I would be grateful for suggestions on this topic, having had the same problems noted in the thread; early bud break, insufficient rooting. I have a thermo controlled callusing sweatbox that uses heating cable on the bottom - I use fresh, coarse wood shavings as a rooting medium, since its easier to avoid water-logging. No great success to date, but still trying.

-you suggest waxing AFTER callusing - i thought waxing was needed to physically support the graft, which is often a bit loose.
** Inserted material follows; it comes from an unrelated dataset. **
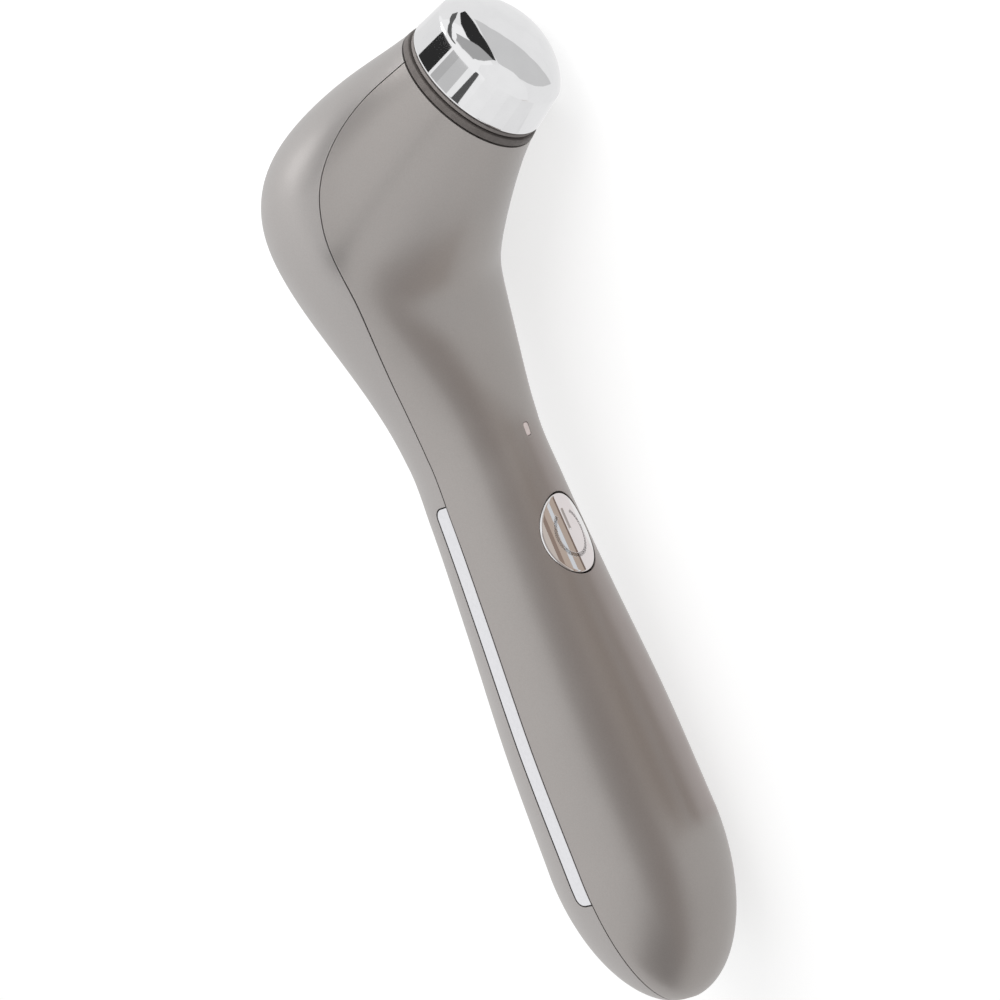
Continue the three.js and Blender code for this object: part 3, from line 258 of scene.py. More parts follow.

Would you suggest putting in a staple on the graft union if its not tight?
I found and like this grafting pliers http://www.grafting-tool.com/magento...ting-tool.html after being dissatisfied with the 3GT Pliers.

my plan this year will be to:
- callus in the hot box for 3 weeks with the sticks lying down.
- remove from box, repack in moist shavings, but with stick standing up and just the bud peeking out
-leave the hot box open, to get some cold on the top and inhibit budding and place the thermostat in the rooting zone. Israel winters are not freezing, and even night temps are around 15C
-Hang a fluorescent light above the box so that when buds open, they can start photosynthesis
-move from the wood shaving medium to potting only where there is decent leaf and root growth and its relatively temperate (should be late march)

I would be grateful for any suggestions here.